DPT can bootstrap projects and remote state buckets to avoid the
chicken and egg problem
which usually need a separate solution.
NOTE: if a central devops
field is set in the config, all state buckets will
be created in the devops project.
Phase 2: Resources
This phase contains several deployment which create both user defined and
default resources in the project.
services: This deployment contains default set of services based on the
resources defined in the project config as well as the user defined services set
by the project_services
field in the project config.
resources: This deployment contains deployment contains some preset
defaults, such as default IAM permissions (to grant the owners_group
owners
access to the project), logging metrics and alert policies.

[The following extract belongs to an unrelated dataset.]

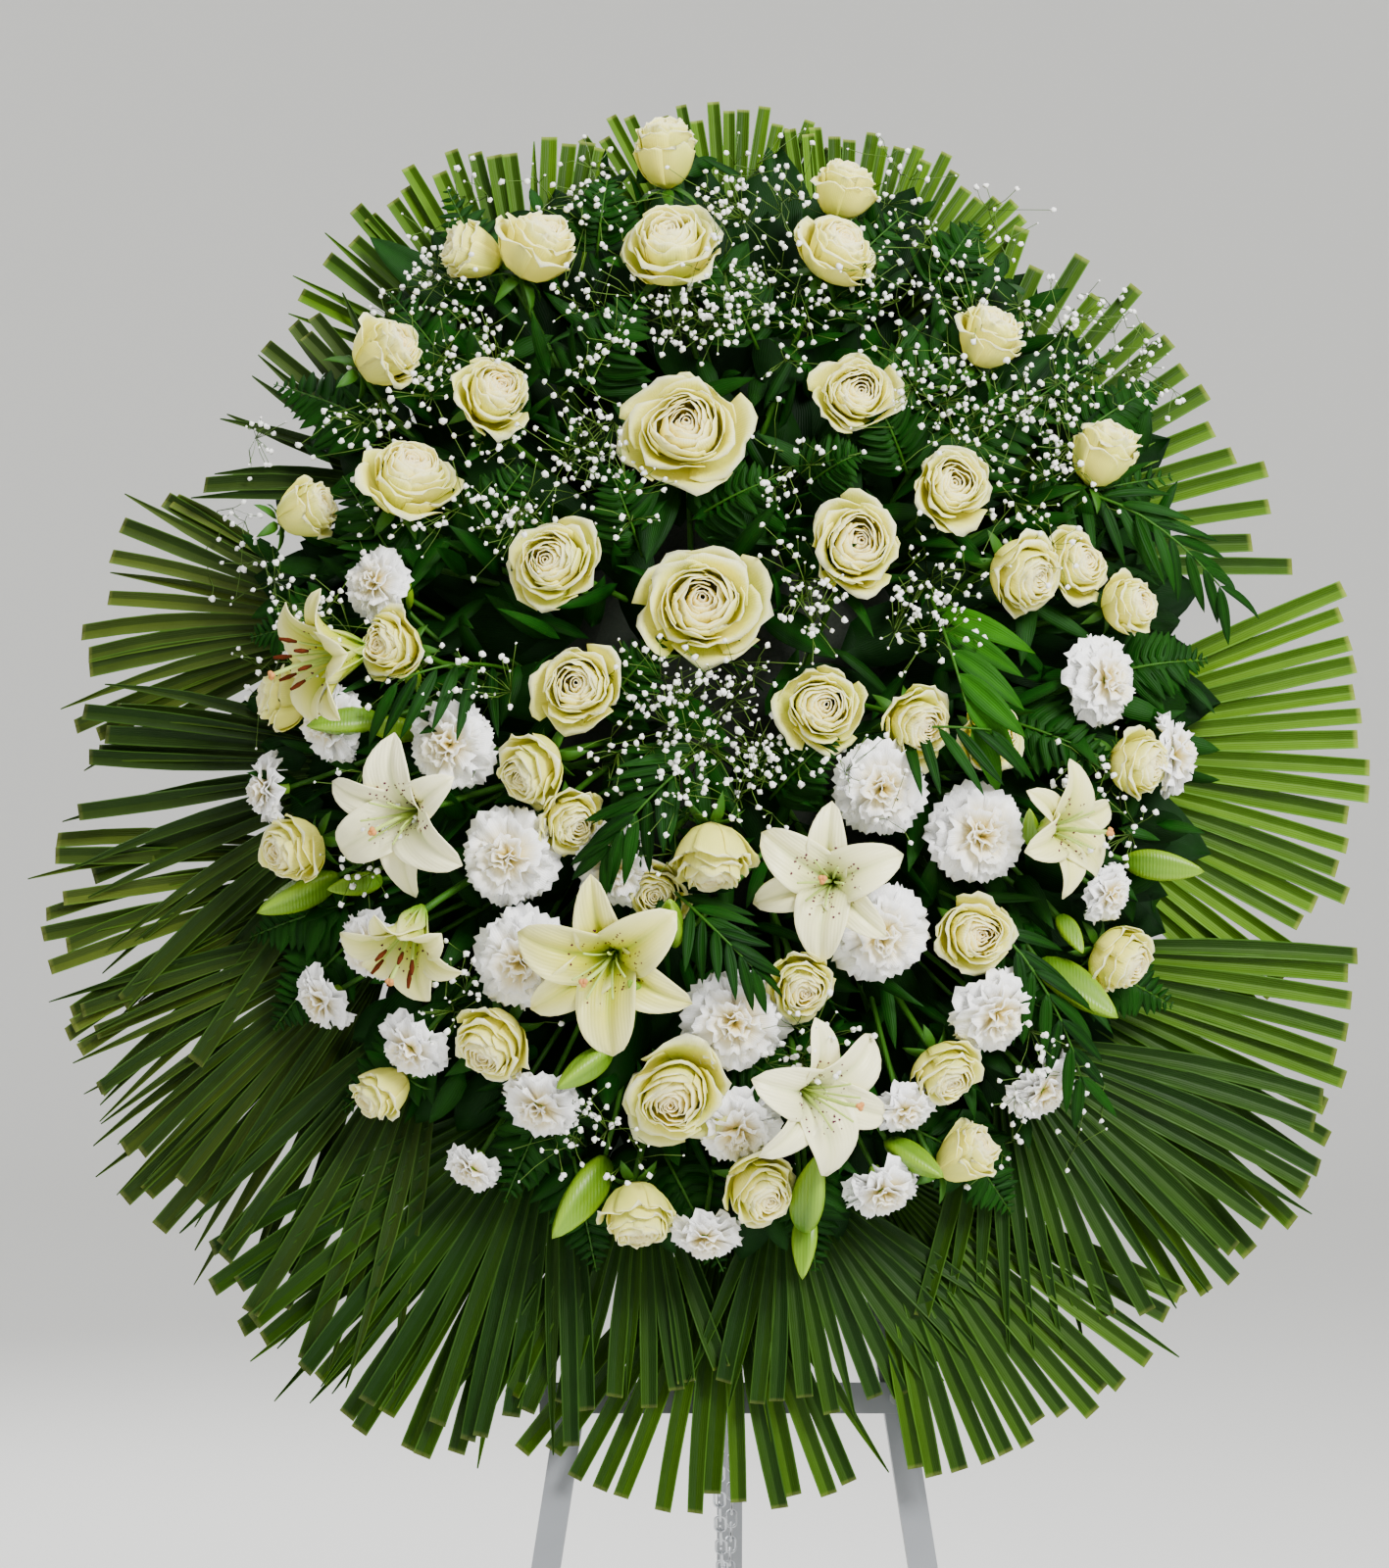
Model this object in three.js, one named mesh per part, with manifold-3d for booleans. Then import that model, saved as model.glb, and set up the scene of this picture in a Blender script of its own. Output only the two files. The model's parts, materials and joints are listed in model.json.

It also contains user defined resources that can be set by the following fields
in the project config:
bigquery_datasets
compute_firewalls
compute_images
compute_instances
healthcare_datasets
monitoring_notification_channels
project_iam_custom_roles
project_iam_members
pubsub_topics
resource_manager_liens
service_accounts
storage_buckets
Following this, the user who created the project is removed as an owner, thus
going forward only those in the owners group can make changes to the project.
Phase 3: Audit
This phase contains a single deployment which creates audit log resources
defined in the audit
block of a project (BigQuery Dataset and Cloud Storage
Bucket) as well as logging sinks to export audit logs.
NOTE: If a top-level audit
block is set in the config, these resources will be
created in the central audit project.
Phase 4: Forseti
NOTE: This phase is only applicable if a forseti
block is set in the config.
forseti: If the Forseti project config is also being applied, a forseti
instance is applied in the Forseti project at this point.
forseti-permissions: The Forseti instance is granted the minimum necessary
access to each project to monitor security violations in them.